Optimization and evaluation of networked single-wall carbon nanotubes as a NO(2) gas sensing material.

We have prepared conductometric NO(2) gas sensors based on single-wall carbon nanotube (SWNT) networks. The SWNT properties are modified systematically by varying the annealing temperature between 350 to 550 degrees C under vacuum. Thermal annealing is not only necessary to remove dispersant used for nanotube dispersion but also plays an important role in optimizing the gas sensing abilities. In this paper, the sensing performance is evaluated through three crucial sensing characteristics: sensitivity to NO(2), humidity interfering effect, and sensor stability over repeated use, all examined at room temperature.
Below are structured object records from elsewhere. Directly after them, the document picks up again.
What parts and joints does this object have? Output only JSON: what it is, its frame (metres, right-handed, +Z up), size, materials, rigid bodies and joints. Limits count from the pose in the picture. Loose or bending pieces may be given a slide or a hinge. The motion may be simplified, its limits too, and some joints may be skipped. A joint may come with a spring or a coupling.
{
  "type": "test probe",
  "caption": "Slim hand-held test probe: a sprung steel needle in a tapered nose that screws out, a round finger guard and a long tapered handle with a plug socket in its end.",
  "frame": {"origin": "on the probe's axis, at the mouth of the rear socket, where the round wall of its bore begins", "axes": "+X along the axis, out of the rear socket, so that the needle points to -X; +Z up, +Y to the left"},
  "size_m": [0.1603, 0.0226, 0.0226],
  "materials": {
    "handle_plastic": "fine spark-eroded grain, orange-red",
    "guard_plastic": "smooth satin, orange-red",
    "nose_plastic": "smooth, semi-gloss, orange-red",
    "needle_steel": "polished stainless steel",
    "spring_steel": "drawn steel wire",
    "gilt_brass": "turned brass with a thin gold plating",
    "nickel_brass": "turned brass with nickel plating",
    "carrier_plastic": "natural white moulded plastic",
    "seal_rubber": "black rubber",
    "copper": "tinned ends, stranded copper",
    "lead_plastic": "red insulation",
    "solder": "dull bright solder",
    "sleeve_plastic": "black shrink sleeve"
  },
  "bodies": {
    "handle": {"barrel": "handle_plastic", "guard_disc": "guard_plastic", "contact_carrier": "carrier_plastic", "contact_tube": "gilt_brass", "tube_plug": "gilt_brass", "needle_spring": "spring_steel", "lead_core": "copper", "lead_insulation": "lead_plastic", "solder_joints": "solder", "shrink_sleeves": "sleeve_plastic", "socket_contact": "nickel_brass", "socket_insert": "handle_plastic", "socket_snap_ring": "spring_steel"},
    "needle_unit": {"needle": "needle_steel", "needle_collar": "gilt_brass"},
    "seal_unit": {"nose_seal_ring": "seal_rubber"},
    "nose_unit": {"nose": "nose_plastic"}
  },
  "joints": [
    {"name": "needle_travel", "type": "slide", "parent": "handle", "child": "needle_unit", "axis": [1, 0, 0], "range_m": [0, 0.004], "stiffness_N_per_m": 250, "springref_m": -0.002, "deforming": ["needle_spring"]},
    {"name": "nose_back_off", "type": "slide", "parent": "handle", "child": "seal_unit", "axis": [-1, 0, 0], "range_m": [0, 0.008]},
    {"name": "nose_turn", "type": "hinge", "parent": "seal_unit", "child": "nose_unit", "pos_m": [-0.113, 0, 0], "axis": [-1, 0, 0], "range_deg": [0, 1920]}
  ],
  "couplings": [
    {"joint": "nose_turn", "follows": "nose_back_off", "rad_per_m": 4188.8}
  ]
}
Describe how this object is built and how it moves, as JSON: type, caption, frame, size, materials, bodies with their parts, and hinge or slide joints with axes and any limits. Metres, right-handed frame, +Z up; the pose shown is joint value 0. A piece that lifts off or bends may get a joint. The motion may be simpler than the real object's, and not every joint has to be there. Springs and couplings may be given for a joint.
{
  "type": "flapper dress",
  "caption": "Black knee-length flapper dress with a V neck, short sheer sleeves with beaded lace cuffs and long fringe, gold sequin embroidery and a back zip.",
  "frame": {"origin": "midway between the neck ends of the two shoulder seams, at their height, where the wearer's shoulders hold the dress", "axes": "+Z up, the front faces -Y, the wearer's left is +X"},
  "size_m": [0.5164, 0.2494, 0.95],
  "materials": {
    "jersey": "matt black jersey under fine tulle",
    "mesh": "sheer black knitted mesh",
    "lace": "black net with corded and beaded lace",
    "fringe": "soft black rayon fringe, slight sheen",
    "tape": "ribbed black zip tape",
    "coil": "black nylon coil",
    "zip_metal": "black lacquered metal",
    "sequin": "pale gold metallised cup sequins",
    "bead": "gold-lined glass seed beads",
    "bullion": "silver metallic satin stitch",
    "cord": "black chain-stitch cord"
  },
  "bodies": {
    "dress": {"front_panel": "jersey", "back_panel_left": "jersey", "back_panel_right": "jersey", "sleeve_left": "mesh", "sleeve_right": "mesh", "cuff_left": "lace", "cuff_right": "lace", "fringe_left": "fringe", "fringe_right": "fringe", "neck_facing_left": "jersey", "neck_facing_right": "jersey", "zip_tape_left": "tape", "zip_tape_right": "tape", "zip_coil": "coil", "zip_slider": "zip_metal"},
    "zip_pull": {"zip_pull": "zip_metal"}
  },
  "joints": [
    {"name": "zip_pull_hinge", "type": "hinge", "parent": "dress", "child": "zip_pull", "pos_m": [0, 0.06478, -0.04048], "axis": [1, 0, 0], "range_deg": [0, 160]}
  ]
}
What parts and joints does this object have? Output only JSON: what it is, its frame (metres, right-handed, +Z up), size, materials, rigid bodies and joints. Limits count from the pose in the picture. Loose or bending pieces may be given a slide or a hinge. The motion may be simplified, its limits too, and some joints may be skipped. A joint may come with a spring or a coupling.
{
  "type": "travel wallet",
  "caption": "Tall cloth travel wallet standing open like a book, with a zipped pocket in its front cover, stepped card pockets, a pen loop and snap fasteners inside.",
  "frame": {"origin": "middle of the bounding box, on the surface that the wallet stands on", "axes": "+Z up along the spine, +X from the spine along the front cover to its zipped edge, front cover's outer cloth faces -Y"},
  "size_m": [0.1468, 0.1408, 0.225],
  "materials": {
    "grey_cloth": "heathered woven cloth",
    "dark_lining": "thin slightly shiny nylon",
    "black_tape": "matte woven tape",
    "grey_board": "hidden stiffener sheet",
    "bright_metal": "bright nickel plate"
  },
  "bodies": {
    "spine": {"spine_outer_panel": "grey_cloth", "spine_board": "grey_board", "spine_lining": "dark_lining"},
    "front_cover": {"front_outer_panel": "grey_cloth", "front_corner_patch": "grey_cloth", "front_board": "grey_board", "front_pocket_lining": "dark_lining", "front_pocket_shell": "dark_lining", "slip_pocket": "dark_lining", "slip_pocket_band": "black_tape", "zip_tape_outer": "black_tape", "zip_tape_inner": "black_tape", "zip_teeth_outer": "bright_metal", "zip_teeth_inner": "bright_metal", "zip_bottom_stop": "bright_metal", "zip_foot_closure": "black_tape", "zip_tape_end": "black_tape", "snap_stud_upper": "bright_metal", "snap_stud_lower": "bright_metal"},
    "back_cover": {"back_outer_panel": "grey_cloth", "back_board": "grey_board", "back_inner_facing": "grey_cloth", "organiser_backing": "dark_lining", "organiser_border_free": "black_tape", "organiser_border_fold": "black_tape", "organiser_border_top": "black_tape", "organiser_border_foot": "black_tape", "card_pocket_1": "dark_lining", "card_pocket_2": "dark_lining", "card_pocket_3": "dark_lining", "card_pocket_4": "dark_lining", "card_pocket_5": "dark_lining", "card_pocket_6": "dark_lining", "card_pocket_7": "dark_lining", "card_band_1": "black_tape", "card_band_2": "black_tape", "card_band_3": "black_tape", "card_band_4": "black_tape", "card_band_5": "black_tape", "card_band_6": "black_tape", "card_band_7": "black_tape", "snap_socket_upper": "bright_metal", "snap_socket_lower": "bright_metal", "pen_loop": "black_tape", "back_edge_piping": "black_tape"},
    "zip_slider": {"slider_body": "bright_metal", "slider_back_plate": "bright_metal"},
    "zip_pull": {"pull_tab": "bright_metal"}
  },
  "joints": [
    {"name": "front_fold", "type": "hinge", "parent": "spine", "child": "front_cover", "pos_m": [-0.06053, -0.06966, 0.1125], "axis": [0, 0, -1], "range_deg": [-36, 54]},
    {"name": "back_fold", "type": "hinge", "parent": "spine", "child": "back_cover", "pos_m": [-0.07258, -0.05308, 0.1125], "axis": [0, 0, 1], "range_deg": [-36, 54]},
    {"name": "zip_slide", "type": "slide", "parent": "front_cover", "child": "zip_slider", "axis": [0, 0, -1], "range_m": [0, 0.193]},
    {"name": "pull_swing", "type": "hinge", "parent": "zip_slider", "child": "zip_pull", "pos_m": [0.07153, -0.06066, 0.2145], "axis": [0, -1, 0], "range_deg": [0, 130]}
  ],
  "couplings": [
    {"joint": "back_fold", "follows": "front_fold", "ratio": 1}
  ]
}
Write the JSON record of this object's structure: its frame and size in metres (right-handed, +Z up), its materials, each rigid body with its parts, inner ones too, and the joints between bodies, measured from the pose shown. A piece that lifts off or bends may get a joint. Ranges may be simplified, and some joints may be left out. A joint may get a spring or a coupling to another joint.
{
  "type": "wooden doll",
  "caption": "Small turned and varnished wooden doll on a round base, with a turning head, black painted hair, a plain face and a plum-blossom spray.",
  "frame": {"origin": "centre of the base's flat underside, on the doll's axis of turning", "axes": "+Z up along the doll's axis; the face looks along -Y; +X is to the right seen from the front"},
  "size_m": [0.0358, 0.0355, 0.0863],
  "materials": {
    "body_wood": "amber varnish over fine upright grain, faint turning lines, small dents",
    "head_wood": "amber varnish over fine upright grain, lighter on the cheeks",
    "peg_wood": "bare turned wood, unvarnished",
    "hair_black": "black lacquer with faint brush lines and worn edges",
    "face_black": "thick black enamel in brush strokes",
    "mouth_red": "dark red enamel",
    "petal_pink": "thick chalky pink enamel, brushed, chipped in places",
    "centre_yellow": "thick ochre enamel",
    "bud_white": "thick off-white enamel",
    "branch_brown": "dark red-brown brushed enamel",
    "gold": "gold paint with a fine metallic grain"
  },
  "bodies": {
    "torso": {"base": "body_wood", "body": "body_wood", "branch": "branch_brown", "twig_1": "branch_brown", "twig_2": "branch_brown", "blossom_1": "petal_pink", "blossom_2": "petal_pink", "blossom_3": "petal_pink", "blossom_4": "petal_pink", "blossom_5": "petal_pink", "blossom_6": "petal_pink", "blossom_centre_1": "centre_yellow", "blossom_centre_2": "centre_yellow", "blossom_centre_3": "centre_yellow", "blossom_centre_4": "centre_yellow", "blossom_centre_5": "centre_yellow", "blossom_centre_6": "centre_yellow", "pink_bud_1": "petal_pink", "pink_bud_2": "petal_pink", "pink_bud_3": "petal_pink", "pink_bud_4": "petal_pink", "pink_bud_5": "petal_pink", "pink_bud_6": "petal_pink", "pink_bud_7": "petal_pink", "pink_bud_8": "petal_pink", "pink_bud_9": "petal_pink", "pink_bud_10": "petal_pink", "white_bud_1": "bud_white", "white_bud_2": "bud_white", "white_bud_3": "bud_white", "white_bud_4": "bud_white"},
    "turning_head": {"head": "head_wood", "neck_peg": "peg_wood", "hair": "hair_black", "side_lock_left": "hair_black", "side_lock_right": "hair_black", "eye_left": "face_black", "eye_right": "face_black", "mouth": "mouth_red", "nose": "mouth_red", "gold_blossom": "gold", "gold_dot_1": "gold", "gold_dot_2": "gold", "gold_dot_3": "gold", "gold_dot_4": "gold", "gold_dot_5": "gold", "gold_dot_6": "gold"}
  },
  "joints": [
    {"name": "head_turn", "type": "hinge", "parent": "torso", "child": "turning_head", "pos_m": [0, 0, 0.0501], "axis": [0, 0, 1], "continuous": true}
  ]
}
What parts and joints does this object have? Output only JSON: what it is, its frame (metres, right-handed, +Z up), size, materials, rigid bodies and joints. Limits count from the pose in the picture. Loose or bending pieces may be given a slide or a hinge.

The sensor annealed at 400 degrees C shows the highest NO(2) sensitivity because of the structural properties, i.e., high specific surface area and the molecular geometry of having all carbon atoms at the tube-surface. The sensor also shows negligible humidity interfering effect and high sensor stability, originating from the hydrophobicity and chemical stability of the material, respectively. In contrast, annealing temperatures higher than 400 degrees C lead to structural defects in SWNTs and thus lower the sensing performance. We experimentally confirm that these SWNT characteristics make SWNTs a suitable gas sensing material from a practical perspective.